39/2018


Skrudki….. już kiedyś tam byliśmy… jednakże przeglądając nasze archiwalne zdjęcia: albo kiedyś było tam lepiej, albo nie dopilnowaliśmy tematu…🙁 Bazowaliśmy na tym co nam przekazano… z wiarą, że tak jest…. a później już nie mieliśmy osoby od Interwencji…

Odkąd jest u nas Karolina, interwencje powoli zaczynają tętnic życiem…😍👏 nie ma co ukrywać… mamy anioła w swoich szeregach <3 😇

Ale do rzeczy! Postanowiliśmy odwiedzić Skrudki…i jak się okazało to był dobry pomysł…

Na miejscu zastałyśmy dwa psy. Jeden z psiaków miał około 17 lat (staruszek), a drugi był młody około 5 lat.
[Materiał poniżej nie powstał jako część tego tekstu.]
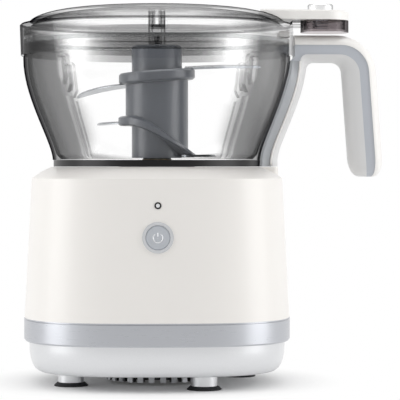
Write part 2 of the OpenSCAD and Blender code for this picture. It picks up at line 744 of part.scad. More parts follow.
// Middle layer: from the top of the saddle, clear of the lid's skirt, along the arch and down the grip
skirt_clear_x = skirt_top_r + seat_gap;
middle_a = concat([[bowl_r(saddle_top_z) + ridge_depth, saddle_top_z]],
    arc([bowl_r(saddle_top_z) + ridge_depth + ridge_corner_r, saddle_top_z], ridge_corner_r, 170, 90, 5),
    grip_side(inner_t, arch_split_z, middle_corner_r));
middle_b = concat([[bowl_r(saddle_top_z) + seat_gap, saddle_top_z],
        [bowl_mouth_r + seat_gap, saddle_top_z + 0.6], [skirt_clear_x, skirt_z - 0.8],
        [skirt_clear_x, lerp(skirt_z, arch_white_z, 0.35)], [skirt_clear_x, lerp(skirt_z, arch_white_z, 0.7)],
        [skirt_clear_x, arch_white_z], [skirt_clear_x + 3, arch_white_z]],
    grip_side(inner_t + middle_t, arch_white_z, white_corner_r));

module handle_middle() on_axis() color(band_grey)
    layer(middle_a, middle_b, (grip_half_w - 0.6) * concat([1, 1, 1, 1, 1, 1, 1], grip_widths), straight());

module handle_outer() on_axis() color(white)
    layer(concat([[skirt_clear_x, arch_white_z]],
            grip_side(inner_t + middle_t, arch_white_z, white_corner_r)),
        concat([[skirt_clear_x, arch_z]], grip_side(inner_t + middle_t + outer_t, arch_z, corner_r)),
        grip_half_w * concat([1], grip_widths), nose_out());

// Saddle that hugs the bowl from its foot to the arch and carries the strap's ridge
function saddle_ring(z) = let (
    r = bowl_r(z) + seat_gap,
    t = (z - bowl_z) / (saddle_top_z - bowl_z),
    low_w = lerp(saddle_half_w * 0.8, saddle_half_w, ease(t * 1.4)),
    w = lerp(low_w, grip_half_w + 0.8, ease(t * 4 - 3)),
    x_ridge = bowl_r(z) + ridge_depth)
    concat([for (i = [-5:5]) let (y = -w * i / 5) [sqrt(r * r - y * y), y, z]],
        [for (s = [-1, 1], i = [0:4]) let (
            u = s < 0 ? i / 4 : 1 - i / 4,
            y = lerp(w, grip_half_w - 0.6, pow(u, 0.8)))
            [lerp(sqrt(r * r - w * w) + 1.6, x_ridge, pow(u, 1.6)), s * y, z]]);

module handle_saddle() on_axis() color(band_grey)
    loft([for (i = [0:strap_steps]) saddle_ring(lerp(bowl_z, saddle_top_z, i / strap_steps))]);

// ---- blades ----

hub_h = 72.8;
hub_top_z = hub_z + hub_h;
hub_recess_r = 6.2;
hub_recess_h = 8.5;
hub_foot_r = 11;

module blade_spindle() on_axis() color(steel) {
    spindle_top_z = hub_top_z - hub_recess_h - 3;
    translate([0, 0, driven_dog_z - dog_tooth_h])
        cylinder(r = spindle_r, h = spindle_top_z - driven_dog_z + dog_tooth_h);
}

module driven_dog() on_axis() color(black) {
    translate([0, 0, driven_dog_z]) ring(dog_r, spindle_r, floor_z - boss_drop - driven_dog_z - 0.6);
    translate([0, 0, driven_dog_z - dog_tooth_h]) dog_teeth(180 / dog_teeth, dog_tooth_h + 0.5);
}

module blade_hub() on_axis() color(hub_grey) difference() {
    rotate_extrude() polygon([[0, hub_z], [hub_r, hub_z], [hub_r, hub_top_z - 1],
        [hub_r - 1, hub_top_z], [0, hub_top_z]]);
    translate([0, 0, hub_z - 1]) cylinder(r = hub_foot_r, h = 7);
    translate([0, 0, hub_z - 1]) cylinder(r = spindle_r, h = hub_h - hub_recess_h - 2);
    translate([0, 0, hub_top_z - hub_recess_h]) cylinder(r = hub_recess_r, h = 20);
}

// Heights of the sleeve's skewed lower collar: high at -X, sweeping down to the hub's foot at +X
fin_high = 26.8;
fin_low = 3.3;
function turn_from_left(a) = abs(((a + 360) % 360) - 180);
function fin_top(a) = hub_z + lerp(fin_high, fin_low, ease((turn_from_left(a) - 40) / 135));
function fin_t(a) = lerp(6, 3, ease((turn_from_left(a) - 40) / 135));
collar_skew = 1.7;
collar_half_t = 3.5;
function collar_z(a) = hub_z + collar_up + collar_skew * cos(a);
sleeve_steps = 60;
sleeve_in_r = (hub_r + 0.02) / cos(180 / sleeve_steps);

function sleeve_section(a) = let (top = fin_top(a), low = top - fin_t(a), c = collar_z(a), h = collar_half_t)
    [[sleeve_in_r, low], [sleeve_in_r, c + h], [fin_r - 1.5, c + h], [fin_r - 0.3, c + h - 1.2],
     [fin_r - 0.3, c - h + 1.2], [fin_r - 1.5, c - h], [sleeve_r, c - h - 0.6], [sleeve_r, top + 0.6],
     [fin_r - 1.3, top], [fin_r, top - 0.9], [fin_r, low + 0.9], [fin_r - 1.3, low]];

module blade_sleeve() on_axis() color(hub_grey)
    hoop([for (i = [0:sleeve_steps - 1]) sleeve_section(360 * i / sleeve_steps)]);

// Sickle blade: its middle line is a curve from the root at angle root_a to the tip at angle tip_a,
// and the blade narrows to its tip and is ground thin on its outer, leading edge
blade_steps = 10;
tip_w = 1.4;
function polar(r, a) = r * [cos(a), sin(a)];
function blade_line(root, reach, root_a, tip_a, s) =
    pow(1 - s, 2) * polar(root, root_a) + 2 * s * (1 - s) * polar(0.62 * reach, lerp(root_a, tip_a, 0.12))
    + s * s * polar(reach, tip_a);
function blade_side(root, reach, root_a, tip_a, w, side, inset) = [for (i = [0:blade_steps]) let (
    s = i / blade_steps,
    p = blade_line(root, reach, root_a, tip_a, s),
    d = blade_line(root, reach, root_a, tip_a, s + 0.01) - blade_line(root, reach, root_a, tip_a, s - 0.01),
    n = [-d[1], d[0]] / norm(d),
    half = w / 2 * (1 - pow(s, 3)) + tip_w / 2)
    p + side * n * (half - inset * (1 - 0.85 * s))];
function blade_ring(root, reach, root_a, tip_a, w, inset, z) = let (
    back = blade_side(root, reach, root_a, tip_a, w, -1, 0),
    front = blade_side(root, reach, root_a, tip_a, w, 1, inset))
    concat([for (p = back) [p[0], p[1], z]], [for (i = [blade_steps:-1:0]) [front[i][0], front[i][1], z]]);

module blade(root, tip_gap, root_a, tip_a, w, z, rise, pitch) on_axis() color(steel)
    translate([0, 0, z]) rotate([pitch, -rise, 0]) {
        reach = bowl_r(z) - bowl_wall - tip_gap;
        loft([for (k = [[0, 0], [0, 0.3], [2.4, blade_t]])
            blade_ring(root, reach, root_a, tip_a, w, k[0], k[1])]);
    }

blade_w = 13;
blade_root_r = sleeve_r - 2;
upper_right_z = hub_z + collar_up + collar_half_t;
upper_left_z = hub_z + collar_up - collar_half_t - blade_t;
lower_left_z = hub_z + fin_high - 3 - blade_t / 2;
lower_right_z = hub_z + 0.6;

module blade_1() blade(blade_root_r, tip_gap_1, 2, -26, blade_w, upper_right_z, blade_rise, blade_pitch);
module blade_2() blade(blade_root_r, tip_gap_2, 178, 145, blade_w, upper_left_z, blade_rise, -blade_pitch);
module blade_3() blade(blade_root_r, tip_gap_3, 174, 128, blade_w, lower_left_z, blade_rise / 2, 0);
module blade_4() blade(blade_root_r, tip_gap_4, -6, -54, blade_w, lower_right_z, 0, 0);

// ---- lid ----

function dome_height(r, edge) = dome_h * pow(max(0, 1 - pow(r / edge, 4)), 2 / 3);
dome_steps = 16;
function dome_line(edge, z, grow) = [for (i = [0:dome_steps]) let (r = edge * sin(90 * i / dome_steps))
    [r, z + dome_height(r, edge) + grow]];

plug_r = bowl_mouth_r - bowl_wall - 1.3;
plug_t = 1.8;
peg_r = 5.5;

module lid() on_axis() color(clear) {
    inner_edge = dome_r - dome_t;
    inner_z = dome_z - dome_t;
    rotate_extrude() polygon(concat(
        dome_line(dome_r, dome_z, 0),
        [[skirt_top_r - 1.2, lid_shoulder_z + 0.5], [skirt_top_r, lid_shoulder_z - 0.6],
         [skirt_in_r + skirt_t, skirt_z], [skirt_in_r, skirt_z], [skirt_in_r, shelf_z],
         [plug_r, shelf_z], [plug_r, rim_z - 3], [plug_r - plug_t, rim_z - 3], [plug_r - plug_t, shelf_z + 2],
         [skirt_in_r, shelf_z + 2], [skirt_in_r, lid_shoulder_z - 2.6]],
        [for (i = [dome_steps:-1:0]) dome_line(inner_edge, inner_z, 0)[i]]));
    // centre peg that steadies the top of the blade hub
    translate([0, 0, hub_top_z - 5]) ring(peg_r, peg_r - 2, dome_top_z - dome_t / 2 - hub_top_z + 5);
    for (a = [90, 180, 270]) rotate(a) lid_lug();
    // tongue that carries the arm
    difference() {
        translate([skirt_top_r - 1.4, -12, puck_z + 0.8])
            cube([puck_x - puck_r - skirt_top_r + 4, 24, puck_h - 1.2]);
        translate([puck_x, 0, puck_z - 1]) cylinder(r = puck_r, h = puck_h + 2);
    }
}

// Pair of upright ribs and a web inside the skirt, above the shelf
module lid_lug() {
    for (y = [-5, 5]) translate([plug_r - 0.5, y - 0.8, shelf_z + 1.9])
        cube([skirt_in_r - plug_r + 1, 1.6, 5.5]);
    translate([plug_r - 0.5, -5, shelf_z + 1.9]) cube([1.4, 10, 5.5]);
}

module lid_gasket() on_axis() color("#e4e4e2") translate([0, 0, gasket_z]) difference() {
    cylinder(r = skirt_in_r - 0.1, h = gasket_h);
    translate([0, 0, -1]) cylinder(r = plug_r + 0.1, h = 10);
}

// Catch block inside the skirt, under the arm
module lid_catch() on_axis() color(white) translate([0, 0, shelf_z + 2]) difference() {
    rotate(-8) linear_extrude(3.6) sector(skirt_in_r - 0.05, skirt_in_r - 6.5, 0, 16);
    rotate(-2) translate([0, 0, 1.4]) linear_extrude(3.6) sector(skirt_in_r - 1.5, skirt_in_r - 5, 0, 4);
}

puck_floor = 1.8;
puck_wall = 2.2;

// Hollow smoky body under the arm's cover
module arm_body() on_axis() color(smoke) translate([puck_x, 0, puck_z]) difference() {
    cylinder(r = puck_r, h = puck_h);
    translate([0, 0, puck_floor]) cylinder(r = puck_r - puck_wall, h = puck_h);
}

// Outline of the arm's cover: a round end on a neck that widens towards the dome
function cover_ring(z, inset) = let (
    r = arm_half_w - inset,
    near_w = arm_half_w + 3 - inset,
    root_w = arm_half_w + 6 - inset)
    [for (p = concat([[dome_r - 16, -root_w], [dome_r + 4, -near_w]],
            arc([arm_reach - arm_half_w, 0], r, -90, 90, 24),
            [[dome_r + 4, near_w], [dome_r - 16, root_w]]))
        [p[0], p[1], z]];

cover_wall = 2;

module arm_cover() on_axis() color(white) difference() {
    loft([cover_ring(cover_z, 0), cover_ring(cover_z + cover_h - 1, 0),
        cover_ring(cover_z + cover_h - 0.3, 0.4), cover_ring(cover_z + cover_h, 1.1)]);
    // hollow over the arm's body
    translate([puck_x, 0, cover_z - 1]) cylinder(r = puck_r - puck_wall, h = cover_h + 1 - cover_wall);
    translate([button_x, 0, cover_z - 1]) cylinder(r = lid_button_r + slide_gap, h = cover_h + 5);
    // seat on the dome
    rotate_extrude() polygon(concat([[0, cover_z - 30]], dome_line(dome_r + seat_gap, dome_z + seat_gap, 0),
        [[skirt_top_r + seat_gap, lid_shoulder_z + seat_gap + 0.6], [skirt_top_r + seat_gap, cover_z - 30]]));
}

flange_h = 2;
cap_z = cover_z + cover_h - cover_wall - seat_gap - flange_h;

module lid_button() on_axis() color("#dfe2e4") translate([button_x, 0, 0]) rotate_extrude() {
    polygon([[0, cap_z], [lid_button_r + 1.4, cap_z], [lid_button_r + 1.4, cap_z + flange_h],
        [lid_button_r, cap_z + flange_h], [lid_button_r, button_top_z - 0.8],
        [lid_button_r - 0.8, button_top_z], [lid_button_r - 2.2, button_top_z],
        [lid_button_r - 3, button_top_z - 0.5], [0, button_top_z - 0.5]]);
}

module button_spring() on_axis() color(steel) translate([button_x, 0, puck_z + puck_floor + seat_gap])
    ring(5.5, 4.5, cap_z - puck_z - puck_floor - 2 * seat_gap);

housing();
trim_band();
tray();
vent_ring();
for (i = [1:4]) foot(i);
drive_well();
motor_mount();
motor_can();
motor_bearing();
motor_end_bell();
button_bezel();
control_board();
light_pipe();
led_ring();
cord_inlet();
motor_shaft();
armature();
cooling_fan();
drive_dog();
power_button();
bowl();
bowl_ring();
bowl_bush();
spindle_seal();
handle_saddle();
handle_inner();
handle_middle();
handle_outer();
blade_spindle();
driven_dog();
blade_hub();
blade_sleeve();
blade_1();
blade_2();
blade_3();
blade_4();
lid();
lid_gasket();
lid_catch();
arm_body();
arm_cover();
lid_button();
button_spring();
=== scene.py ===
"""Finish of a baby food maker: a white motor base, a clear bowl with a handle, steel blades and a clear
domed lid with its arm and button."""

import json
import math

import bmesh
import bpy
from mathutils import Matrix, Vector

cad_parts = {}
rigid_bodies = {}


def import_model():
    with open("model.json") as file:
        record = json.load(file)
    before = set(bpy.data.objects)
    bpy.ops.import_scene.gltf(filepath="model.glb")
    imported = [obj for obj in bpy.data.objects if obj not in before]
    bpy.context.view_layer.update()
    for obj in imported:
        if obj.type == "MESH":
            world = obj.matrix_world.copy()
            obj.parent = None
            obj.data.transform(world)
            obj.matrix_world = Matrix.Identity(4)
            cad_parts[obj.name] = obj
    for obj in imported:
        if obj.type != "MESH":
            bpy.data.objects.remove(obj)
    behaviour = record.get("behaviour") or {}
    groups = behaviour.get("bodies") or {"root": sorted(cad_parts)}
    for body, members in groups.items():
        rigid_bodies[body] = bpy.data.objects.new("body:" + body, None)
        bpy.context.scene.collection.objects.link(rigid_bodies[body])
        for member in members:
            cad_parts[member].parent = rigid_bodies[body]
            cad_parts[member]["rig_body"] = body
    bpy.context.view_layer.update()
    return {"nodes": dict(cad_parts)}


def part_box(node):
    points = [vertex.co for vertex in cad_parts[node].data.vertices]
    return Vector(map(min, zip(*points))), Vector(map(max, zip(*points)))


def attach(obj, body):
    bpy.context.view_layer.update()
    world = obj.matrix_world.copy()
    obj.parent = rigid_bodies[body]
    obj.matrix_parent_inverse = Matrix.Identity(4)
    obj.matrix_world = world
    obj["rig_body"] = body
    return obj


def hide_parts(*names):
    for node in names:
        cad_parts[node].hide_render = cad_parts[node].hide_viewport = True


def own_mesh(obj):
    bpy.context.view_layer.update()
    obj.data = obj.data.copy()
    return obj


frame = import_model()
mm = 0.001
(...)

Psiaki posiadały aktualne szczepienie przeciwko wściekliźnie. Miały dostęp do wody z domieszką zupy. Właściciel przy nas wymienił wodę na czystą i został poinformowany, że woda powinna być czysta. Jednakże warunki… były słabe…. Po raz kolejny bieda wyszła przed szeregi.

Właściciel miły, chętny do współpracy, ale z drugiej strony skromny… na rencie.
Psy przebywały na łańcuchach. Jeden posiadał atrapę budy, co drugi pisak nie miał tyle szczęścia i jego schronieniem była stodoła/komórka. Może wszystko byłoby ok, gdyby nie wejście –kilkucentymetrowy otwór… Do tego środek tej stodoły dawał wiele do życzenia. Nie chcemy wiedzieć jak psiak dostawał się do środka podczas dużych opadów śniegu….

Jeden z psów miał pełno zlepionych kołtunów. Właściciel tłumaczył się, że nie stać go na wizyty u lekarza weterynarii, a sam nie potrafi przycinać sierści… drugą stroną medalu było to, że warunki w jakich pies przebywał stwarzały pole do tworzenia się kołtunów… błotniste podłoże.

Po dłuższej rozmowie zadecydowaliśmy, że właścicielowi pomożemy, bo głównym problemem tak naprawdę była bieda, a nie świadome zaniedbanie zwierząt.

Postanowiliśmy przekazać ocieplone budy dla psów, 5-metrowe linki oraz odwiedziliśmy okolicznego lekarza weterynarii prosząc go, aby na nasz koszt „doprowadził” psiaka do stanu „normalnego”.

Za jakiś czas odwiedzimy gospodarstwo i zobaczymy jak miewają się psiaki. Jesteśmy w kontakcie z lekarzem weterynarii gdyż chcielibyśmy, aby raz na jakiś czas doglądał psiaka i przycinał mu sierść jak będzie taka potrzeba. Zdamy Wam relację z kolejnej wizyty.

 

 

29.11.2018

 

POKONTROLNIE

Właściciel dostał szansę…. ponadto dostał od nas pomoc w postaci opieki weterynaryjnej oraz bud i linek. Byliśmy ciekawi jak wygląda sytuacja.

Na miejscu zastałyśmy miły widok. Budy skręcone, a w nich słoma. Psiaki na naszych 5-metrowych linkach. Miały dostęp do wody. Pies czarny (18-letni staruszek) po wizycie lekarza weterynarii z Baranowa pięknie ostrzyżony, pazury przycięte. Psiaki posiadają aktualne szczepienie przeciwko wściekliźnie.

Przy jednej budzie osłonka jest podniesiona czasowo, gdyż psiak nie mając nigdy do czynienia z budą nawet nie potrafił do niej wejść czy z niej wyjść przez osłonkę….

Mamy teraz tylko nadzieję, że właściciel dalej będzie utrzymywał takie warunki… dzisiejsza wizyta przebiegła bardzo pomyślnie. Właściciel zmienił do nas nastawienie – dziś po raz pierwszy się uśmiechnął, rozmowa także była przyjemna, bez krzywych spojrzeń, bez obaw i wątpliwości.